* [Exercise requirements]
All of the data below should be written out exactly.

== Given material

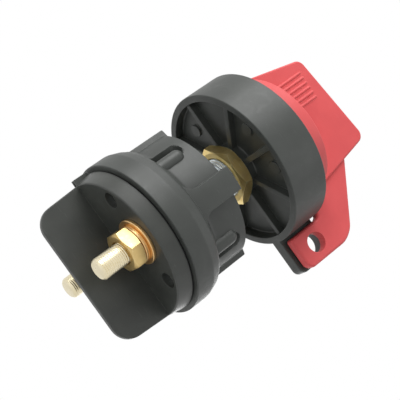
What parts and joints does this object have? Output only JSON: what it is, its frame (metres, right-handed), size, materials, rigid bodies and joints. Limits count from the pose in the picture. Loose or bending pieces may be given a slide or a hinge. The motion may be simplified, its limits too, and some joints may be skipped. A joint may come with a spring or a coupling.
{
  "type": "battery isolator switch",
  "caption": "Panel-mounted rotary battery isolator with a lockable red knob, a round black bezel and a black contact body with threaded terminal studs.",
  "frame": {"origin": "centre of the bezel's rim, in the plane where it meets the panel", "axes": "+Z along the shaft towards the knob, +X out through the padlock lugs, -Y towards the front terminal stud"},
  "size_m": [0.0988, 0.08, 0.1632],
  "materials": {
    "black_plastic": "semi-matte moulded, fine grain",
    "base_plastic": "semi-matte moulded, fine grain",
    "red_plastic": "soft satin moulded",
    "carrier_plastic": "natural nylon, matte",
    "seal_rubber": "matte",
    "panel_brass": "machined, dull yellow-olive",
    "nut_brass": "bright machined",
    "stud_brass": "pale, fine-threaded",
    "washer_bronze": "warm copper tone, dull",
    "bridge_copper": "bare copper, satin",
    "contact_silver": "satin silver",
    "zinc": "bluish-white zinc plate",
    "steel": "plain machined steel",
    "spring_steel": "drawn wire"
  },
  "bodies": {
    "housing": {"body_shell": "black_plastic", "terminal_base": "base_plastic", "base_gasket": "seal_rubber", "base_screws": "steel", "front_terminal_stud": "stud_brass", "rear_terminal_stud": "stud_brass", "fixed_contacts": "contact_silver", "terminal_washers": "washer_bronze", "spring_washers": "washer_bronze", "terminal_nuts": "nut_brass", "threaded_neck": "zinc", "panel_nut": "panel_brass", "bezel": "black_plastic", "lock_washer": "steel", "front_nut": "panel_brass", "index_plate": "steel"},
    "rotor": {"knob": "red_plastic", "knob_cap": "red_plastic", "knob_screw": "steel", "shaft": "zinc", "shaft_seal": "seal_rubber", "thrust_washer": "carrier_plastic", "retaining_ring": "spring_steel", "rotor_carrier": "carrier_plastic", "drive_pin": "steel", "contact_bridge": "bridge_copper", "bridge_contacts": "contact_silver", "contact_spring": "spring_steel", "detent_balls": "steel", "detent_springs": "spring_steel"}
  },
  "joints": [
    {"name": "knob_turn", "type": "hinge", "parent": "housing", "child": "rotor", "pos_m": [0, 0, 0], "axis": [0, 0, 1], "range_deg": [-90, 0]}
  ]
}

====

* [Expected output]
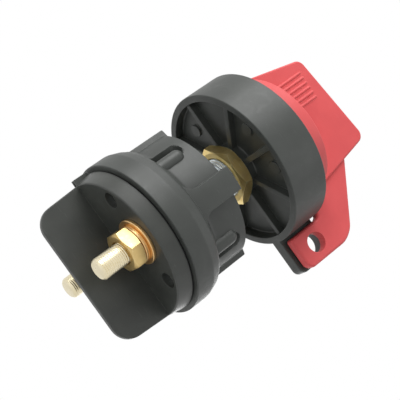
What parts and joints does this object have? Output only JSON: what it is, its frame (metres, right-handed), size, materials, rigid bodies and joints. Limits count from the pose in the picture. Loose or bending pieces may be given a slide or a hinge. The motion may be simplified, its limits too, and some joints may be skipped. A joint may come with a spring or a coupling.
{
  "type": "battery isolator switch",
  "caption": "Panel-mounted rotary battery isolator with a lockable red knob, a round black bezel and a black contact body with threaded terminal studs.",
  "frame": {"origin": "centre of the bezel's rim, in the plane where it meets the panel", "axes": "+Z along the shaft towards the knob, +X out through the padlock lugs, -Y towards the front terminal stud"},
  "size_m": [0.0988, 0.08, 0.1632],
  "materials": {
    "black_plastic": "semi-matte moulded, fine grain",
    "base_plastic": "semi-matte moulded, fine grain",
    "red_plastic": "soft satin moulded",
    "carrier_plastic": "natural nylon, matte",
    "seal_rubber": "matte",
    "panel_brass": "machined, dull yellow-olive",
    "nut_brass": "bright machined",
    "stud_brass": "pale, fine-threaded",
    "washer_bronze": "warm copper tone, dull",
    "bridge_copper": "bare copper, satin",
    "contact_silver": "satin silver",
    "zinc": "bluish-white zinc plate",
    "steel": "plain machined steel",
    "spring_steel": "drawn wire"
  },
  "bodies": {
    "housing": {"body_shell": "black_plastic", "terminal_base": "base_plastic", "base_gasket": "seal_rubber", "base_screws": "steel", "front_terminal_stud": "stud_brass", "rear_terminal_stud": "stud_brass", "fixed_contacts": "contact_silver", "terminal_washers": "washer_bronze", "spring_washers": "washer_bronze", "terminal_nuts": "nut_brass", "threaded_neck": "zinc", "panel_nut": "panel_brass", "bezel": "black_plastic", "lock_washer": "steel", "front_nut": "panel_brass", "index_plate": "steel"},
    "rotor": {"knob": "red_plastic", "knob_cap": "red_plastic", "knob_screw": "steel", "shaft": "zinc", "shaft_seal": "seal_rubber", "thrust_washer": "carrier_plastic", "retaining_ring": "spring_steel", "rotor_carrier": "carrier_plastic", "drive_pin": "steel", "contact_bridge": "bridge_copper", "bridge_contacts": "contact_silver", "contact_spring": "spring_steel", "detent_balls": "steel", "detent_springs": "spring_steel"}
  },
  "joints": [
    {"name": "knob_turn", "type": "hinge", "parent": "housing", "child": "rotor", "pos_m": [0, 0, 0], "axis": [0, 0, 1], "range_deg": [-90, 0]}
  ]
}